%%
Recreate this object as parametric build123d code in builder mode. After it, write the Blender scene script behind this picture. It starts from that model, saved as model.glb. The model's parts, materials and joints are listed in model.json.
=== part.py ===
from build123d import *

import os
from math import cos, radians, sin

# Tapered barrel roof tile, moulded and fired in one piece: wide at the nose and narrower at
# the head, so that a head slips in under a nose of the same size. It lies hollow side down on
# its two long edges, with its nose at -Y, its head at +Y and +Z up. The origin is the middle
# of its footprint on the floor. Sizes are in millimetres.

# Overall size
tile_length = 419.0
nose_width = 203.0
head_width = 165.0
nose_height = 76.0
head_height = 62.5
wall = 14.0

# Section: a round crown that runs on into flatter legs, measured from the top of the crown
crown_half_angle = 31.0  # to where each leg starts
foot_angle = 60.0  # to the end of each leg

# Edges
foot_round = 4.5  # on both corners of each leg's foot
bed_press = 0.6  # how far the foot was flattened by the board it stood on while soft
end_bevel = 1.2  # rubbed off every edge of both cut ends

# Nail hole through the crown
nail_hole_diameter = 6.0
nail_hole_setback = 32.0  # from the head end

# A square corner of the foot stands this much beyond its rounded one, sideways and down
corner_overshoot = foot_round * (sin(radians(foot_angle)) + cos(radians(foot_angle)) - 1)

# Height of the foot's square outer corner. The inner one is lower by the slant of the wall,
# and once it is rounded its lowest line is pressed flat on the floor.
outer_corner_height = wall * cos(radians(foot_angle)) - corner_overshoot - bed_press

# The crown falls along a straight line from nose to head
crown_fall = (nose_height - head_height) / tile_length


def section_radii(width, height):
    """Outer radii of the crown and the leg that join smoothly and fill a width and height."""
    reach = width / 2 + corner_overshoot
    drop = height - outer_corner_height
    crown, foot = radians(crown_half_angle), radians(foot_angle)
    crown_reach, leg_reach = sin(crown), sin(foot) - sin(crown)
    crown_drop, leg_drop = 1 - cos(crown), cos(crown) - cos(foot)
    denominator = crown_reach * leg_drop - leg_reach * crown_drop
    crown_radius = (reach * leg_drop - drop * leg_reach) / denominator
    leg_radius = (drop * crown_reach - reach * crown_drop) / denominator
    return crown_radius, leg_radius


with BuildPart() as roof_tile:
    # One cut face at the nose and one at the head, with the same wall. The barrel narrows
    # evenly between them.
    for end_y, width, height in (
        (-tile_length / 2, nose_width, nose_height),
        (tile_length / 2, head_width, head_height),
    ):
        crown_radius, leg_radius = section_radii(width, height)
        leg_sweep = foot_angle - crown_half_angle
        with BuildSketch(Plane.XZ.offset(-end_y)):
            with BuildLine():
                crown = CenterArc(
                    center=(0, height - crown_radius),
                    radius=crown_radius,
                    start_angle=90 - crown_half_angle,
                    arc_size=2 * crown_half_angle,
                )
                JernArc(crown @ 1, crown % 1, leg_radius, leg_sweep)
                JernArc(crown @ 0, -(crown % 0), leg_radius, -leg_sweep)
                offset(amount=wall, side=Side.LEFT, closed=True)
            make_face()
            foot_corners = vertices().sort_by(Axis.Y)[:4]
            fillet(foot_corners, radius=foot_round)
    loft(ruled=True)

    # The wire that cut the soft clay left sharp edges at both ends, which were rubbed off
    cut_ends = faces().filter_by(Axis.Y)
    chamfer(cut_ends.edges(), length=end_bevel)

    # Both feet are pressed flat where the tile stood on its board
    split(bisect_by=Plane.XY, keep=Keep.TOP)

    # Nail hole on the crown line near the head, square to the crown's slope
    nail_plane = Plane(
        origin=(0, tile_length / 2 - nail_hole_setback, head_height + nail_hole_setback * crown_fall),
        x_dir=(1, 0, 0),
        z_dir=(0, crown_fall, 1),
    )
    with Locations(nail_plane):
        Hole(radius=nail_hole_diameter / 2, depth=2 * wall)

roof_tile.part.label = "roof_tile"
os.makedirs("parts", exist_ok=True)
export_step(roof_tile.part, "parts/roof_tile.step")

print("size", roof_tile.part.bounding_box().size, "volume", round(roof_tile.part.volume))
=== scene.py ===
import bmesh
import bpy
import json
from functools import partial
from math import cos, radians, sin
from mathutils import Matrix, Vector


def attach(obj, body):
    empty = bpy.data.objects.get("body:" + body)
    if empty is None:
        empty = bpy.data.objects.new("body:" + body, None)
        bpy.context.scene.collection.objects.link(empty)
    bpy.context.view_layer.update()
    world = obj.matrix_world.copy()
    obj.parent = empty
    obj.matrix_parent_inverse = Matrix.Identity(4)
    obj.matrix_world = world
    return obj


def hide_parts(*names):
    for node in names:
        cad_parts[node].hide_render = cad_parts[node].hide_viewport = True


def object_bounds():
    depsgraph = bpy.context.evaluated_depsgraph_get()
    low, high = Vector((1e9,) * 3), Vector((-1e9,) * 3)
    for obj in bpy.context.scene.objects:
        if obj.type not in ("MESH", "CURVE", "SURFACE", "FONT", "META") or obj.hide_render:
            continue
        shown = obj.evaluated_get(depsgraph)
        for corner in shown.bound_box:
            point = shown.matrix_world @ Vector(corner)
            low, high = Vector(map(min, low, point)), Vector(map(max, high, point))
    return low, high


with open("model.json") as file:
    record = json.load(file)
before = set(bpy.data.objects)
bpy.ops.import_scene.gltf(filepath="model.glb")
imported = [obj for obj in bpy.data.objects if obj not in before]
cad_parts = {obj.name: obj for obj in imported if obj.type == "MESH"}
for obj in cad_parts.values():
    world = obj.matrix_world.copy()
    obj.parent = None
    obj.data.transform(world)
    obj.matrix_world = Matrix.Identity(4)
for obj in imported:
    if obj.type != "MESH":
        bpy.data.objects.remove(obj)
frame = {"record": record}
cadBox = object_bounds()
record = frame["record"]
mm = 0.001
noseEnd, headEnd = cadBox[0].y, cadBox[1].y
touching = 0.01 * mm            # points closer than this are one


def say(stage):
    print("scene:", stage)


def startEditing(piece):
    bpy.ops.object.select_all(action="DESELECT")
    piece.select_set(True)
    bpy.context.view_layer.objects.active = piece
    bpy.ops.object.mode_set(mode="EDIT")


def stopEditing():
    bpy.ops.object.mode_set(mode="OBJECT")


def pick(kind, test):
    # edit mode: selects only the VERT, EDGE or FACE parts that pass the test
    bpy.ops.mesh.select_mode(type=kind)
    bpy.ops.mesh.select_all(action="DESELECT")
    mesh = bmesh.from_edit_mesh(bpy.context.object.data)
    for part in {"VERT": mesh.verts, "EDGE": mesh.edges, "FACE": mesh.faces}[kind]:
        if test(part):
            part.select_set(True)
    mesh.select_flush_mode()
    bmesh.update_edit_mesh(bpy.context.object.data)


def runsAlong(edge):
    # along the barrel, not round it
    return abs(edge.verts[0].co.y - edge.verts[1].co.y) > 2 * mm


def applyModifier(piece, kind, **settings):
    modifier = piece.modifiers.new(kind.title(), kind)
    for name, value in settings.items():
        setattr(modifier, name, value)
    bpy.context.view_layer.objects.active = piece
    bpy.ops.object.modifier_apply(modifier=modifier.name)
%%
%%
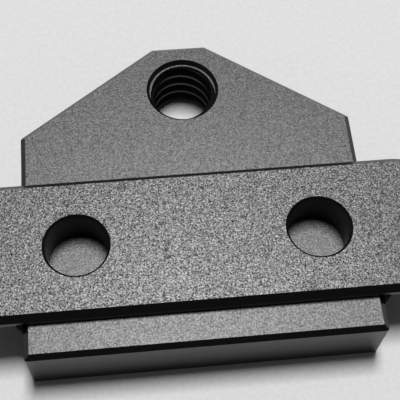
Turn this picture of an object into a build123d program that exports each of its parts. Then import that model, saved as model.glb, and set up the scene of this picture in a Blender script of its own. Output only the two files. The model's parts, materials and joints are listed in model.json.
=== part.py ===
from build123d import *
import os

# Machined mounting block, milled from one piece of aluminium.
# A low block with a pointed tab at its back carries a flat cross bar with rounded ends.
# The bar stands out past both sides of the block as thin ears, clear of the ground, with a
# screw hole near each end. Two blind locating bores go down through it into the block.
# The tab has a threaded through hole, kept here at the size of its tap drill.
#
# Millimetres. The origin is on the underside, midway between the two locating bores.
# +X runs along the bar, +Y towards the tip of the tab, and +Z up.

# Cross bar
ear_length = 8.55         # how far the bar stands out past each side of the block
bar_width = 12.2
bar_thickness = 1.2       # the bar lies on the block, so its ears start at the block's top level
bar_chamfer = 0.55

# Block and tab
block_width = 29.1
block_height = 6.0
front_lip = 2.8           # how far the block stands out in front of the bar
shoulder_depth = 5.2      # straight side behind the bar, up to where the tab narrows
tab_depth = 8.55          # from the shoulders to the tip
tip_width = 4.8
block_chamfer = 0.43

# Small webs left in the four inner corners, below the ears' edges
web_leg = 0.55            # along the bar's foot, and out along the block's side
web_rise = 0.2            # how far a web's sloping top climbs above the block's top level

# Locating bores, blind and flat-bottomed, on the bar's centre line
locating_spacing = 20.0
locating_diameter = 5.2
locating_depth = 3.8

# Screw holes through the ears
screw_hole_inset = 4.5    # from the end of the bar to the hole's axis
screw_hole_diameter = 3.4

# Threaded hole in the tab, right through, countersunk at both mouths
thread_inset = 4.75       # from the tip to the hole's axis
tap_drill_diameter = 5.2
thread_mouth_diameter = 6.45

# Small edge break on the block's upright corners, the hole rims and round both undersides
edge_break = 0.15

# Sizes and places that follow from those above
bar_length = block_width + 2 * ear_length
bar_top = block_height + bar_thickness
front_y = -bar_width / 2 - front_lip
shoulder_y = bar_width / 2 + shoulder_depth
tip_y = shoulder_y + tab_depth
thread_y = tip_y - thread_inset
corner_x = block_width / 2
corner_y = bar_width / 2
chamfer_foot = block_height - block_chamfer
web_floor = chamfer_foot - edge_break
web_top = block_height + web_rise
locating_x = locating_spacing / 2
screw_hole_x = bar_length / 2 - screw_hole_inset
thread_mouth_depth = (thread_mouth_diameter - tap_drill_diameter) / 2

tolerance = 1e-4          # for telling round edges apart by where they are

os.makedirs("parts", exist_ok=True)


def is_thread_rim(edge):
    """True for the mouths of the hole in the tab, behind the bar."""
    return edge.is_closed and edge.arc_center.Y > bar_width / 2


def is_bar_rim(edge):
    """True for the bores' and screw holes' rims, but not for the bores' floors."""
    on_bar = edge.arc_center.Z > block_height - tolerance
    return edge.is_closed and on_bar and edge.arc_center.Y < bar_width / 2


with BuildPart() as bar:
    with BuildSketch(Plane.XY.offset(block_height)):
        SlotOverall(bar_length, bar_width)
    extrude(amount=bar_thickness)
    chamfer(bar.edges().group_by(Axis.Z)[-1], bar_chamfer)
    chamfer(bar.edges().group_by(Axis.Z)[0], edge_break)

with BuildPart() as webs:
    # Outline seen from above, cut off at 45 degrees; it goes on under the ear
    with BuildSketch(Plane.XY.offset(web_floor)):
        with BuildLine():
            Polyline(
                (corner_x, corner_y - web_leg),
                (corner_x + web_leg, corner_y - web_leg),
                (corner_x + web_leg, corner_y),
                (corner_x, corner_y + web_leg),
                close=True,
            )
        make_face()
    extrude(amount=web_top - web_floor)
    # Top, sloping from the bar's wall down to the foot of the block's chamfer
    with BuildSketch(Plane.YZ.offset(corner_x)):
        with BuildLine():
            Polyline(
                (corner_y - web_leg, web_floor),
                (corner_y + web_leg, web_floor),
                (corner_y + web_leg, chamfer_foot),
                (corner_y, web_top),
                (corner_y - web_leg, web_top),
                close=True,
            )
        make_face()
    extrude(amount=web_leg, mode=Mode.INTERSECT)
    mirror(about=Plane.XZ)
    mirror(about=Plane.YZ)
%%
## [GIVEN PROBLEM]
Write out again only the lines from the line containing "# Both feet" through the line containing "cad_parts[node].hide_render = cad_parts[node].hide_viewport", both included, exactly as they are.

## [WRITTEN ANSWER]
    # Both feet are pressed flat where the tile stood on its board
    split(bisect_by=Plane.XY, keep=Keep.TOP)

    # Nail hole on the crown line near the head, square to the crown's slope
    nail_plane = Plane(
        origin=(0, tile_length / 2 - nail_hole_setback, head_height + nail_hole_setback * crown_fall),
        x_dir=(1, 0, 0),
        z_dir=(0, crown_fall, 1),
    )
    with Locations(nail_plane):
        Hole(radius=nail_hole_diameter / 2, depth=2 * wall)

roof_tile.part.label = "roof_tile"
os.makedirs("parts", exist_ok=True)
export_step(roof_tile.part, "parts/roof_tile.step")

print("size", roof_tile.part.bounding_box().size, "volume", round(roof_tile.part.volume))
=== scene.py ===
import bmesh
import bpy
import json
from functools import partial
from math import cos, radians, sin
from mathutils import Matrix, Vector


def attach(obj, body):
    empty = bpy.data.objects.get("body:" + body)
    if empty is None:
        empty = bpy.data.objects.new("body:" + body, None)
        bpy.context.scene.collection.objects.link(empty)
    bpy.context.view_layer.update()
    world = obj.matrix_world.copy()
    obj.parent = empty
    obj.matrix_parent_inverse = Matrix.Identity(4)
    obj.matrix_world = world
    return obj


def hide_parts(*names):
    for node in names:
        cad_parts[node].hide_render = cad_parts[node].hide_viewport = True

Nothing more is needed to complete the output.